La Grande Chambre de recours a répondu aux questions soumises, examinées au cours d'une procédure commune, dans les décisions G 1/89 (JO 1991, 155) et G 2/89 (JO 1991, 166) respectivement. Selon la Grande Chambre, l'OEB agissant en qualité d'ISA peut, en application de l'art. 17.3)a) PCT, exiger le paiement d'une taxe de recherche additionnelle lorsque la demande internationale est considérée "a posteriori" comme ne satisfaisant pas à l'exigence d'unité. La Grande Chambre a d'abord noté que les problèmes soulevés étaient dus essentiellement au fait qu'aussi bien sous le régime du PCT que sous celui de la CBE 1973, la recherche et l'examen (quant au fond) s'effectuent à des étapes différentes et sont exécutés par des examinateurs différents. Cette séparation des procédures de recherche et d'examen entraîne inévitablement un certain chevauchement en raison du lien fonctionnel existant entre la recherche et l'examen. Ainsi, bien que la recherche ait en principe pour seul but la détermination de l'état de la technique pertinent et l'établissement d'un rapport à ce sujet, pour permettre finalement l'appréciation de la nouveauté et de l'activité inventive par l'administration chargée de l'examen (c'est-à-dire, selon le cas, soit l'IPEA (Administration chargée de l'examen préliminaire international) et/ou l'office désigné en vertu du PCT, soit la division d'examen prévue par la CBE 1973), il est évident que l'examinateur de la recherche a besoin de formuler un avis provisoire sur ces questions pour pouvoir effectuer une recherche efficace. Sinon, il aurait du mal à apprécier la pertinence des documents de l'état de la technique et à établir le rapport de recherche en conséquence. (Voir aussi le présent chapitre, II.B.4.2.)

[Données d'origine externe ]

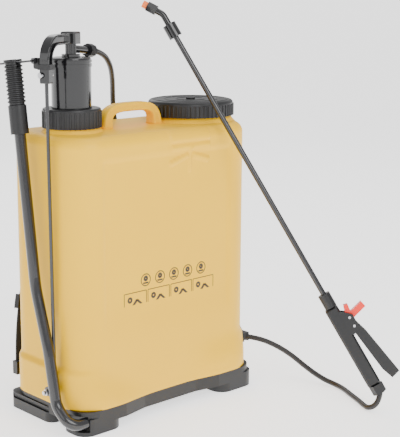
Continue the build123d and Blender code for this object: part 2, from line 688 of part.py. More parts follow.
with BuildPart() as lance_trigger:
    with BuildSketch(LANCE_SIDE):
        Polygon(
            (109, 21.5),
            (89, 27.6),
            (14, 40.4),
            (10, 26.7),
            (28, 20.3),
            (93, 12.2),
            (104, 11.2),
            (109, 14),
            align=None,
        )
    extrude(amount=5.5, both=True)
    with BuildSketch(LANCE_SIDE):
        with Locations((PIVOT_S, PIVOT_T)):
            Circle(2)
    extrude(amount=8, both=True, mode=Mode.SUBTRACT)
    # open channel inside, towards the handle
    with BuildSketch(LANCE_SIDE):
        Polygon((84, 8), (84, 24), (22, 34), (22, 8), align=None)
    extrude(amount=3.2, both=True, mode=Mode.SUBTRACT)
    # pocket for the spring
    with BuildSketch(LANCE_SIDE.offset(2.5)):
        with Locations((PIVOT_S, PIVOT_T)):
            Circle(4.2)
    extrude(amount=4, mode=Mode.SUBTRACT)
save(lance_trigger, "lance_trigger")

with BuildPart() as trigger_spring:
    for coil in range(3):
        with Locations(Plane(origin=lance_point(PIVOT_S, PIVOT_T), z_dir=LANCE_SIDE.z_dir).offset(3.5 + coil).location):
            Torus(2.5, 0.55)
save(trigger_spring, "trigger_spring")

with BuildPart() as trigger_lock:
    with BuildSketch(LANCE_SIDE):
        with Locations((LOCK_S, LOCK_T)):
            Circle(5)
        Polygon((113.5, 18), (121, 44), (130, 42), (123, 16), align=None)
        Polygon((117, 20.9), (136, 23), (137.5, 17), (119, 11.1), align=None)
    extrude(amount=5.7, both=True)
    with BuildSketch(LANCE_SIDE):
        with Locations((LOCK_S, LOCK_T)):
            Circle(2)
    extrude(amount=8, both=True, mode=Mode.SUBTRACT)
save(trigger_lock, "trigger_lock")

with BuildPart() as lock_pin:
    with BuildSketch(LANCE_SIDE.offset(-9.5)):
        with Locations((LOCK_S, LOCK_T)):
            Circle(1.95)
    extrude(amount=19)
save(lock_pin, "lock_pin")

# --- lance: tube and nozzle -------------------------------------------------------------
TUBE_LOW, TUBE_HIGH = 150, 600
with BuildPart() as lance_tube:
    lance_ring(TUBE_LOW, TUBE_HIGH, 4, 2.8)
save(lance_tube, "lance_tube")

with BuildPart() as lance_collar:
    lance_ring(HANDLE_HIGH, TUBE_LOW, 9, 3.2)
    lance_ring(TUBE_LOW, 165, 9, 4)
save(lance_collar, "lance_collar")

SPRAY_BEND = 634
spray_way = lance_point(SPRAY_BEND + 18.66, -11.66) - lance_point(SPRAY_BEND, 0)
SPRAY = Plane(origin=lance_point(SPRAY_BEND, 0), x_dir=LANCE_SIDE.z_dir, z_dir=spray_way)
spray_points = [lance_point(TUBE_HIGH, 0), lance_point(SPRAY_BEND, 0), lance_point(SPRAY_BEND + 18.66, -11.66)]
spray_elbow, spray_line = tube_along(spray_points, 14, 4.6, 2.5)
save(spray_elbow, "spray_elbow")

with BuildPart() as nozzle_nut:
    lance_ring(596, TUBE_HIGH, 9.8, 4)
    lance_ring(TUBE_HIGH, 617, 9.8, 4.6)
save(nozzle_nut, "nozzle_nut")

with BuildPart() as spray_nut:
    with BuildSketch(SPRAY.offset(10.5)):
        RegularPolygon(8, 6)
        Circle(4.6, mode=Mode.SUBTRACT)
    extrude(amount=15)
    with BuildSketch(SPRAY.offset(22)):
        Circle(5.35)
    extrude(amount=5, mode=Mode.SUBTRACT)
save(spray_nut, "spray_nut")

with BuildPart() as nozzle_tip:
    with BuildSketch(SPRAY.offset(22.3)):
        Circle(5.3)
        Circle(0.6, mode=Mode.SUBTRACT)
    extrude(amount=10.5)
    with BuildSketch(SPRAY.offset(22.3)):
        Circle(3)
    extrude(amount=7, mode=Mode.SUBTRACT)
save(nozzle_tip, "nozzle_tip")

# --- harness ----------------------------------------------------------------------------
STRAP_BOW, STRAP_THICK, STRAP_WIDTH = 40, 4, 38
STRAP_CHORD = math.sqrt(106 ** 2 + 6 ** 2 + 328 ** 2)
STRAP_R = (STRAP_CHORD ** 2 / 4 + STRAP_BOW ** 2) / (2 * STRAP_BOW)
STRAP_HALF = math.asin(STRAP_CHORD / 2 / STRAP_R)


def strap_plane(side):
    """The plane of one strap's curve, from its top end down, bowing out from the back."""
    way = Vector(106 * side, 6, -328)
    return Plane(origin=(24 * side, 92, 378), x_dir=way, z_dir=way.cross(Vector(0, 1, 0)))


def strap_point(height, share):
    """A point by its height over the strap's inner face and its share of the strap's length."""
    angle = (2 * share - 1) * STRAP_HALF
    radius = STRAP_R + height
    return (STRAP_CHORD / 2 + radius * math.sin(angle), STRAP_BOW - STRAP_R + radius * math.cos(angle))


def strap_band(side, low, high, start, end):
    """Side view of a stretch of strap between two heights."""
    middle = (start + end) / 2
    with BuildSketch(strap_plane(side)) as band:
        with BuildLine():
            ThreePointArc(strap_point(low, start), strap_point(low, middle), strap_point(low, end))
            ThreePointArc(strap_point(high, start), strap_point(high, middle), strap_point(high, end))
            Line(strap_point(low, start), strap_point(high, start))
            Line(strap_point(low, end), strap_point(high, end))
        make_face()
    return band.sketch


straps = []
for side, hand in ((-1, "left"), (1, "right")):
    with BuildPart() as strap:
        extrude(strap_band(side, 0, STRAP_THICK, 0, 1), amount=STRAP_WIDTH / 2, both=True)
    save(strap, f"strap_{hand}")
    straps.append(strap.part)

with BuildPart() as strap_pads:
    for side in (-1, 1):
        extrude(strap_band(side, -4, STRAP_THICK + 4, 0.07, 0.55), amount=25, both=True)
    for webbing in straps:
        add(webbing, mode=Mode.SUBTRACT)
save(strap_pads, "strap_pads")

with BuildPart() as strap_buckles:
    for side in (-1, 1):
        extrude(strap_band(side, -3, STRAP_THICK + 3, 0.7, 0.76), amount=23, both=True)
    for webbing in straps:
        add(webbing, mode=Mode.SUBTRACT)
save(strap_buckles, "strap_buckles")

with BuildPart() as strap_anchor:
    with Locations((0, 91.5, 378)):
        Box(92, 11, 24)
    for webbing in straps:
        add(webbing, mode=Mode.SUBTRACT)
save(strap_anchor, "strap_anchor")

with BuildPart() as strap_hooks:
    with Locations((-130, 99.5, 51), (130, 99.5, 51)):
        Box(42, 11, 20)
    for webbing in straps:
        add(webbing, mode=Mode.SUBTRACT)
save(strap_hooks, "strap_hooks")
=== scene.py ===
import json
import math
import bpy
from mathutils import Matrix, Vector


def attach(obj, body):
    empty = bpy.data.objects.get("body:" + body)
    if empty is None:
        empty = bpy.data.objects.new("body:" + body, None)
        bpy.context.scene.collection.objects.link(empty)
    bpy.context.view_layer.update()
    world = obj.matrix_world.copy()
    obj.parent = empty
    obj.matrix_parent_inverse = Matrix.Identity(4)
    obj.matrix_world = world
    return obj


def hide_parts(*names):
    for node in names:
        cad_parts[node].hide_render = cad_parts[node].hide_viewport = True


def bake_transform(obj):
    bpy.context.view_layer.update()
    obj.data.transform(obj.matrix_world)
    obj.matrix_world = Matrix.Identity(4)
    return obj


# A knapsack sprayer on a pale floor. Everything is in metres, in the CAD's own frame: X along the
# tank's front, Y towards the wearer's back, Z up.
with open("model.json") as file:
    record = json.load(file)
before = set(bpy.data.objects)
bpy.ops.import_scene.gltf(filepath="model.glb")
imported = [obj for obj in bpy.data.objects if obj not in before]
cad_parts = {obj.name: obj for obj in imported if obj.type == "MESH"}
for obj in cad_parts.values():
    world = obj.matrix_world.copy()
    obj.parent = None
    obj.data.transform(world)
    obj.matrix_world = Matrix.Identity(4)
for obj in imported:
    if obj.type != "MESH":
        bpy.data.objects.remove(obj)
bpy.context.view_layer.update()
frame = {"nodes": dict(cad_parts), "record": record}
MM = 0.001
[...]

La Grande Chambre a en outre observé que l'exigence d'unité prescrite par le PCT vaut aussi bien pour la procédure devant l'ISA que pour la procédure devant l'IPEA (cf. respectivement les art. 17.3)a) et 34.3)a) PCT), comme le veut la séparation des procédures de recherche et d'examen mentionnée plus haut ; cette exigence est la traduction du principe selon lequel les taxes normales de recherche et d'examen ne valent que pour une seule invention (ou un seul concept inventif général). On peut en conclure que l'ISA et l'IPEA doivent en principe apprécier selon les mêmes critères objectifs s'il est satisfait à l'exigence d'unité de l'invention prescrite par le PCT.
La Grande Chambre a fait remarquer que les Directives concernant la recherche selon le PCT font explicitement référence à l'examen "a posteriori" de l'unité de l'invention par l'ISA, c'est-à-dire après qu'il a été apprécié si les revendications sont nouvelles et impliquent une activité inventive par rapport à l'état de la technique. Si l'on compare ces Directives avec les Directives correspondantes de l'OEB, on constate que la CBE 1973 elle aussi prévoit explicitement que l'examen de l'unité par les divisions de recherche peut être effectué "a posteriori" (cf. aussi règle 46 CBE 1973, désormais règle 64 CBE). De l'avis de la Grande Chambre, cela tient à la construction particulière des systèmes institués par le PCT et la CBE 1973. En conséquence, les Directives doivent être considérées sur ce point comme étant en accord avec le PCT et la CBE 1973. Il a également été noté que les Directives concernant la recherche selon le PCT se fondent sur l'art. 56 PCT, qui traite des tâches du Comité de coopération technique (voir notamment l'art. 56.3)ii) PCT et la mention qui y est faite de la nécessité d'uniformiser entre autres les méthodes de travail ; voir désormais le chapitre DIR/ISPE 10 des Directives concernant la recherche internationale et l'examen préliminaire international, telles qu'en vigueur à partir du 1er janvier 2019).
Dans l'affaire W 21/89, la chambre a décidé que, puisque aux termes de la règle 33.1 a) PCT, l'état de la technique comprend tout ce qui a été rendu accessible au public avant la date du dépôt de la demande internationale, l'ISA peut fonder une décision constatant le défaut d'unité de l'invention a posteriori sur des documents entrant dans cette définition, même dans le cas où ces derniers ne seraient pas opposables dans un des États contractants désignés à une demande de brevet nationale correspondante.
Le principe selon lequel l'OEB peut, lors d’une recherche internationale, constater une absence d’unité "a posteriori" (G 1/89, JO 1991, 155 ; G 2/89, JO 1991, 166) vaut également pour les recherches européennes, car les recherches et les rapports de recherche sont pratiquement identiques dans les deux cas (cf. T 87/88, JO 1993, 430).
Dans la décision W 2/10, la chambre a souligné que dans l'affaire W 4/85 (JO 1987, 63) et dans de nombreuses affaires ultérieures, les chambres avaient estimé que l'indication des motifs dans une invitation émise au titre de l'art. 17.3)a) PCT est une exigence qui revêt une importance fondamentale, au point qu'une invitation non motivée peut être considérée comme dépourvue d'effets juridiques. Tel était le cas dans l'affaire en question, si bien que les taxes additionnelles pour la recherche devaient être remboursées.